Data entries:
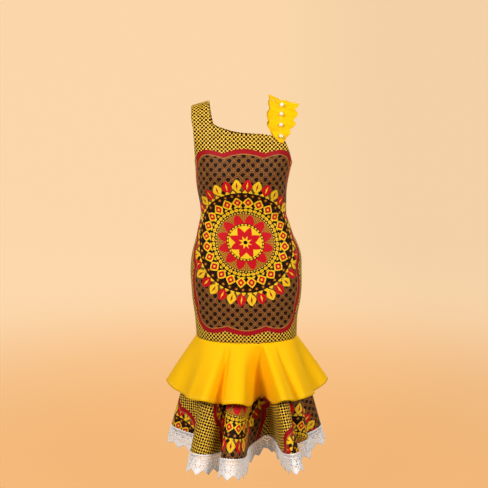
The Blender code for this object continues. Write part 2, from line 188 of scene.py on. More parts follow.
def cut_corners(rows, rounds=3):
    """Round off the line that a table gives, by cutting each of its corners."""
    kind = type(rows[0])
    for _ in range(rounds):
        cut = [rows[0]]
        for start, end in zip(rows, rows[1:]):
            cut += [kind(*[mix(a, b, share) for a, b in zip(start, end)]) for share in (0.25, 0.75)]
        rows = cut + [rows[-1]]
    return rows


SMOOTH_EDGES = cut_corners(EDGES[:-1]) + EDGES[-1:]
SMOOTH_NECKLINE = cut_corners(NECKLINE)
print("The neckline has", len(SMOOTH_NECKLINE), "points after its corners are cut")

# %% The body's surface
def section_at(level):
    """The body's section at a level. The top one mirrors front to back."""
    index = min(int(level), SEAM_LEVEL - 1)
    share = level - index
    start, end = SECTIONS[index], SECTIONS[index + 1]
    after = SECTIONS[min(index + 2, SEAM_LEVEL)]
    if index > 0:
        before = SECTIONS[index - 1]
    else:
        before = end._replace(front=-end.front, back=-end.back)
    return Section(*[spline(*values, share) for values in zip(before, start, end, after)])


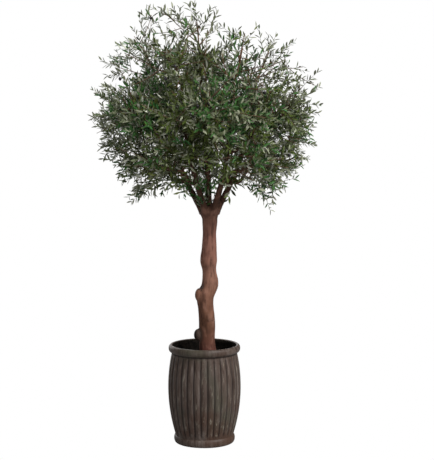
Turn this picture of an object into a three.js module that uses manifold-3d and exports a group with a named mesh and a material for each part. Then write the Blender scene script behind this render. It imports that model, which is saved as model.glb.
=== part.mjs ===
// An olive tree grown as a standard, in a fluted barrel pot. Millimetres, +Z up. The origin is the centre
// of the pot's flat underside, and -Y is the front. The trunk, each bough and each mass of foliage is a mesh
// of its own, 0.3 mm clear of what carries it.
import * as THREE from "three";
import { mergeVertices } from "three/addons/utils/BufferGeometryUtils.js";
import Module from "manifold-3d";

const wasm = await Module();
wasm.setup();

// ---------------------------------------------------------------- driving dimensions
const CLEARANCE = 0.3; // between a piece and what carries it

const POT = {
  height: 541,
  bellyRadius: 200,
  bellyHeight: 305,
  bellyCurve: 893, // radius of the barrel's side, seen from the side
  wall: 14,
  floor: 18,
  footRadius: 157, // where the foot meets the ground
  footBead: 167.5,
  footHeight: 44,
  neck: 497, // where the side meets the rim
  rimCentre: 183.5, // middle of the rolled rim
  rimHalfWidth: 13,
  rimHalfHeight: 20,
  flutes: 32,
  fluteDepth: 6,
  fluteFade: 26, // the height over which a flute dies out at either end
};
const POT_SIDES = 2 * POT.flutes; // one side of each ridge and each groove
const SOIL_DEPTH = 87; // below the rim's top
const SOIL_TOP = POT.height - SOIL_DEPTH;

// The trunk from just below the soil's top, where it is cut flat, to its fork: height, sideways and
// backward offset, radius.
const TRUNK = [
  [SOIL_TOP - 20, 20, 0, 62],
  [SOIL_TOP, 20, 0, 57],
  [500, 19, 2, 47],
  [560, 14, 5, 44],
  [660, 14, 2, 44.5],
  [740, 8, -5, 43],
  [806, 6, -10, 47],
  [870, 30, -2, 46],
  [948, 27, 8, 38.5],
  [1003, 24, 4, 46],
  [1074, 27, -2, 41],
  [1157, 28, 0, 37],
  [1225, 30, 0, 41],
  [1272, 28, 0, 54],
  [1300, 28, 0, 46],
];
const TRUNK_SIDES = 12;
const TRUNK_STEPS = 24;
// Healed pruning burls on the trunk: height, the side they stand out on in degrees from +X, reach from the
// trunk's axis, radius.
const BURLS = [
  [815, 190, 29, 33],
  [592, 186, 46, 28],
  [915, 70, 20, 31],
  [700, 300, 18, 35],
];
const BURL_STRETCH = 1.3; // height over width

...

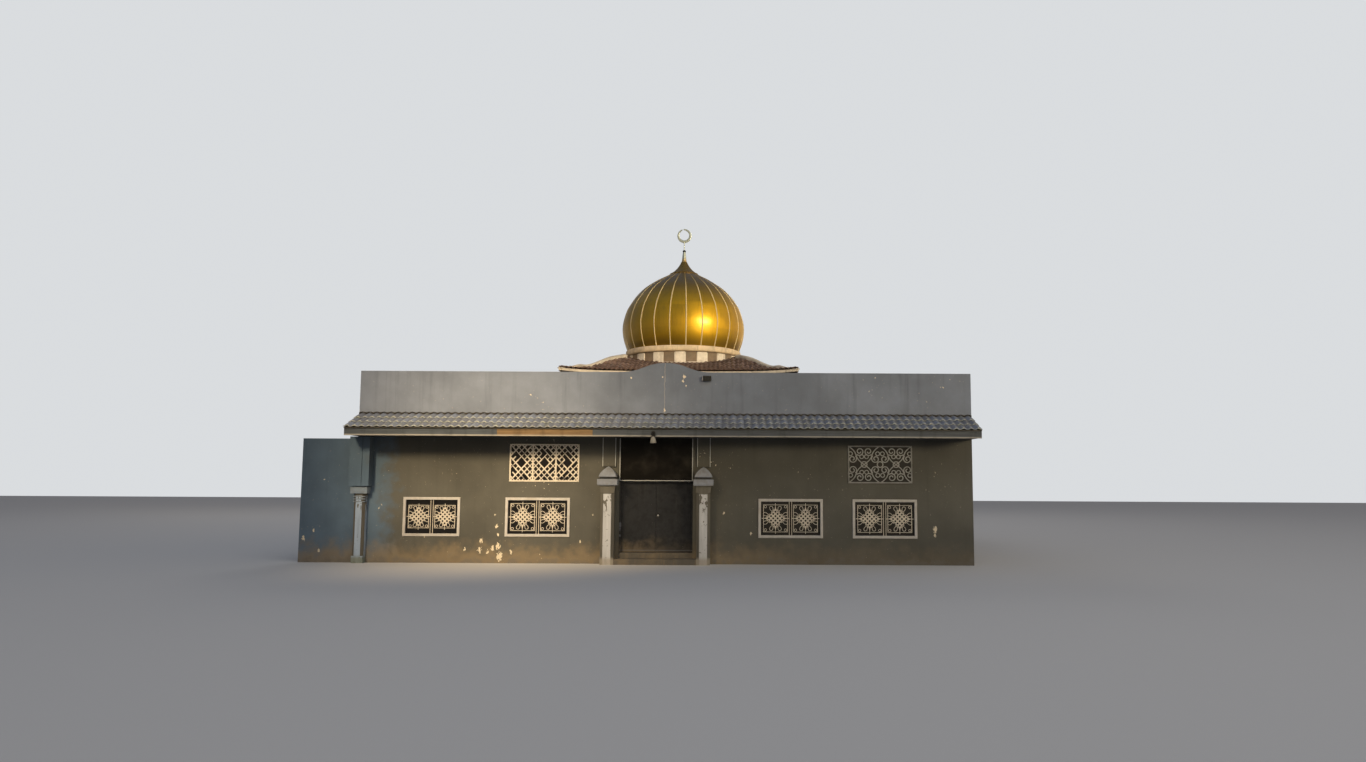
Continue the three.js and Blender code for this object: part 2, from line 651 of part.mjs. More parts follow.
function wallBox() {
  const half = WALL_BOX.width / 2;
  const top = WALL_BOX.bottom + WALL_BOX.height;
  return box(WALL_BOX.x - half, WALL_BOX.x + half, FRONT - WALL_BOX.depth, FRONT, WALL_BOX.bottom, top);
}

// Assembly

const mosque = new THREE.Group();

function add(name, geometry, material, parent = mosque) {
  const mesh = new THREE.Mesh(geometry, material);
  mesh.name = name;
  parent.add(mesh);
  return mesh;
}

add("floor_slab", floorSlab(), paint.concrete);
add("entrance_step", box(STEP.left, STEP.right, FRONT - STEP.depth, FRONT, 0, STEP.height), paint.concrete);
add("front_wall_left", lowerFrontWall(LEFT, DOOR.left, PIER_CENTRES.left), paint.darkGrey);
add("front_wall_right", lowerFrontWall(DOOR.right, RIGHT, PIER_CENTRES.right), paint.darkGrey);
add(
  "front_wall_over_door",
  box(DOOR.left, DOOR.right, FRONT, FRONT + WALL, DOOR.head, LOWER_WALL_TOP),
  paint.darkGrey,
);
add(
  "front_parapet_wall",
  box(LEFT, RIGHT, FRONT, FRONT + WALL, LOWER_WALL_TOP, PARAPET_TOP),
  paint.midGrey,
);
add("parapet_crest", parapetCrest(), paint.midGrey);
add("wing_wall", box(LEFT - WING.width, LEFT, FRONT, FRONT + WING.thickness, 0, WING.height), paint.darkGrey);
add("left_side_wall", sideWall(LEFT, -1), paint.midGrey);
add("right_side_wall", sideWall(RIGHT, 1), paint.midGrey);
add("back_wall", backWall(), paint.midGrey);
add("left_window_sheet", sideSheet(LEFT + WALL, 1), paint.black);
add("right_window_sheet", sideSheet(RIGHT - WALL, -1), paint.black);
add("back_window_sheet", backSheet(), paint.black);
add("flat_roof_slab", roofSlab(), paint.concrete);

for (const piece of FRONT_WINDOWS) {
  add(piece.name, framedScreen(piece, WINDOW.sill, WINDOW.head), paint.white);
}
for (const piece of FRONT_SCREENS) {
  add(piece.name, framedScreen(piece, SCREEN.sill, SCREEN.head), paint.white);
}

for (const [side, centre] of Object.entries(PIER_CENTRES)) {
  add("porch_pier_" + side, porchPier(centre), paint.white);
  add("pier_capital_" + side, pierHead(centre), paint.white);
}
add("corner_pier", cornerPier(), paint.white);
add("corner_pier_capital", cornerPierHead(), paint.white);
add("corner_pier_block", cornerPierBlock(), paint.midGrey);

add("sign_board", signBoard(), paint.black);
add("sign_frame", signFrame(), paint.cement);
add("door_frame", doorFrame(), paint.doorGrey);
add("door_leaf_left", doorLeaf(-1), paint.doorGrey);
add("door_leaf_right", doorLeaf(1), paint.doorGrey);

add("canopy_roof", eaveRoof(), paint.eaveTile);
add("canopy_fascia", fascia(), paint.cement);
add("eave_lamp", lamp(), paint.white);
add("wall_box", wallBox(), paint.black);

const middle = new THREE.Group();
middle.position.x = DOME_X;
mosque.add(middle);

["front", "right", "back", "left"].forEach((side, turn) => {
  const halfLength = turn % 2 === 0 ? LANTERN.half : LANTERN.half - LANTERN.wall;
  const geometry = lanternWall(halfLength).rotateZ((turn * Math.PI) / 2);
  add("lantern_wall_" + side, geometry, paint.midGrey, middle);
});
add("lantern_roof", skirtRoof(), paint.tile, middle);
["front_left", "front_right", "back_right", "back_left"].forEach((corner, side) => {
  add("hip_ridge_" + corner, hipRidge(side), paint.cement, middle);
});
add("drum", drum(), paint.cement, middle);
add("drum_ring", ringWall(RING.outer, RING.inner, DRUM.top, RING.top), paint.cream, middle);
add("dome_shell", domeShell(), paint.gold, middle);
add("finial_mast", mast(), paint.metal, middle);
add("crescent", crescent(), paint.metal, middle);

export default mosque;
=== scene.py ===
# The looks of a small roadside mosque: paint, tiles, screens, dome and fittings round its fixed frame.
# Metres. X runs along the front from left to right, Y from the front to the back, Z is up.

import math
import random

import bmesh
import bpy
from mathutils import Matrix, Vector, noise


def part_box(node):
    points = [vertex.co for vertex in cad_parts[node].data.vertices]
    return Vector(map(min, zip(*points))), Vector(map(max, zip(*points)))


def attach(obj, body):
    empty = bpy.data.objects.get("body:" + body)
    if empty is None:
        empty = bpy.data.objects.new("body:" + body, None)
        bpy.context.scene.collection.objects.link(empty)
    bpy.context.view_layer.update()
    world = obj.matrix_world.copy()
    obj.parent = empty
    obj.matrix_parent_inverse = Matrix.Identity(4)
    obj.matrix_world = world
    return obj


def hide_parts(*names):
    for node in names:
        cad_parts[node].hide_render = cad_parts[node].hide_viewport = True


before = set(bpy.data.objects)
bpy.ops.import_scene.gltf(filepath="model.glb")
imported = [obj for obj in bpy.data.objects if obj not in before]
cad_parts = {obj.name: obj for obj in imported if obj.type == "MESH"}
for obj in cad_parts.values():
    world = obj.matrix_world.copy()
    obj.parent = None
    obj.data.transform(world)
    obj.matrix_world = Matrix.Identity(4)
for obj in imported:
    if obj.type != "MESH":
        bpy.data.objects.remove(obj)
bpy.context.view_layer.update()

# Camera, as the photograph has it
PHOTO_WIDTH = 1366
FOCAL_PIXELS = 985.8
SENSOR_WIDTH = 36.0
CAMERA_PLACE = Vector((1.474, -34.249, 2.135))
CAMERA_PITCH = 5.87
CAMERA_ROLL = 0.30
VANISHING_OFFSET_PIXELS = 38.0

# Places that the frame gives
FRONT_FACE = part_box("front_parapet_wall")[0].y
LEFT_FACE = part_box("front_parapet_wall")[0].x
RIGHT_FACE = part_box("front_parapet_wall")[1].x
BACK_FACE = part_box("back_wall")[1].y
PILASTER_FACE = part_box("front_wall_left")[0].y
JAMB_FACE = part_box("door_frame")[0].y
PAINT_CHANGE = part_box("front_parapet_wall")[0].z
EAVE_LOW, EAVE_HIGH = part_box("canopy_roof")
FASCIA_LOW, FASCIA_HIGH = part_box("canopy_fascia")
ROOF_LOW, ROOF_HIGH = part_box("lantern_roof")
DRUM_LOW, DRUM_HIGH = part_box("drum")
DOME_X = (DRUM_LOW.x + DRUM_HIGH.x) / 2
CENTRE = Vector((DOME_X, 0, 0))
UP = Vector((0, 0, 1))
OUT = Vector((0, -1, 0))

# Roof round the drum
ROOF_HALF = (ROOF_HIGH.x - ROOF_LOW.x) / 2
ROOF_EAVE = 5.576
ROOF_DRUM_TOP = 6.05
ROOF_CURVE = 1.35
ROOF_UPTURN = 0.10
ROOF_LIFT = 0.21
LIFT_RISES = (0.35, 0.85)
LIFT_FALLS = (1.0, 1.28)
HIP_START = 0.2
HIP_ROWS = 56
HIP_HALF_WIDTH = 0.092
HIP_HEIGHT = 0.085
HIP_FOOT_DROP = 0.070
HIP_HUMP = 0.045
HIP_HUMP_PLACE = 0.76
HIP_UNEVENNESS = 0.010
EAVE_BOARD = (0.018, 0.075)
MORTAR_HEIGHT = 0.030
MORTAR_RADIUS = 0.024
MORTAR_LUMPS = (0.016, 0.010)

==

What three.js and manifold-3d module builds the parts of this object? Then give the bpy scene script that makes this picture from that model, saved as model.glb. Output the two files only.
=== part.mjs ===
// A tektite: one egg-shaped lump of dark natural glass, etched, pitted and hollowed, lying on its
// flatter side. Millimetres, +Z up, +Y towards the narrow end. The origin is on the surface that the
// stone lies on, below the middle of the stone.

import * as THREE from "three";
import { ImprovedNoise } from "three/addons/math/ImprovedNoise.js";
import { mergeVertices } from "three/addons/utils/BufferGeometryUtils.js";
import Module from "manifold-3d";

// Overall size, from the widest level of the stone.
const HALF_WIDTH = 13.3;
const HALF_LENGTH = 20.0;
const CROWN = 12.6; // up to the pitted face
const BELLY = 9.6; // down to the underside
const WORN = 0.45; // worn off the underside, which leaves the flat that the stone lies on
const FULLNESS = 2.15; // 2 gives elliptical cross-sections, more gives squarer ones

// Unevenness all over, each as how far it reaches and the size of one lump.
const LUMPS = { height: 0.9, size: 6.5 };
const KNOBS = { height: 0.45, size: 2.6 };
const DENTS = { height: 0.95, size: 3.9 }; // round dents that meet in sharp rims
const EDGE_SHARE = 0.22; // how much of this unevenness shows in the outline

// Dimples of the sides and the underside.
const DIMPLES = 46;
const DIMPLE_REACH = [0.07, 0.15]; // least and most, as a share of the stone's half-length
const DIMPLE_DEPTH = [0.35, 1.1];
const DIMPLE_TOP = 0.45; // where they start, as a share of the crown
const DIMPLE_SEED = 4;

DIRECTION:
Among the records above, extract exactly the lines from the line with "const middle = new THREE.Group();" to the line with "obj.parent = empty", both lines included, and leave out the rest.

ANSWER TO THE PROBLEM:
const middle = new THREE.Group();
middle.position.x = DOME_X;
mosque.add(middle);

["front", "right", "back", "left"].forEach((side, turn) => {
  const halfLength = turn % 2 === 0 ? LANTERN.half : LANTERN.half - LANTERN.wall;
  const geometry = lanternWall(halfLength).rotateZ((turn * Math.PI) / 2);
  add("lantern_wall_" + side, geometry, paint.midGrey, middle);
});
add("lantern_roof", skirtRoof(), paint.tile, middle);
["front_left", "front_right", "back_right", "back_left"].forEach((corner, side) => {
  add("hip_ridge_" + corner, hipRidge(side), paint.cement, middle);
});
add("drum", drum(), paint.cement, middle);
add("drum_ring", ringWall(RING.outer, RING.inner, DRUM.top, RING.top), paint.cream, middle);
add("dome_shell", domeShell(), paint.gold, middle);
add("finial_mast", mast(), paint.metal, middle);
add("crescent", crescent(), paint.metal, middle);

export default mosque;
=== scene.py ===
# The looks of a small roadside mosque: paint, tiles, screens, dome and fittings round its fixed frame.
# Metres. X runs along the front from left to right, Y from the front to the back, Z is up.

import math
import random

import bmesh
import bpy
from mathutils import Matrix, Vector, noise


def part_box(node):
    points = [vertex.co for vertex in cad_parts[node].data.vertices]
    return Vector(map(min, zip(*points))), Vector(map(max, zip(*points)))


def attach(obj, body):
    empty = bpy.data.objects.get("body:" + body)
    if empty is None:
        empty = bpy.data.objects.new("body:" + body, None)
        bpy.context.scene.collection.objects.link(empty)
    bpy.context.view_layer.update()
    world = obj.matrix_world.copy()
    obj.parent = empty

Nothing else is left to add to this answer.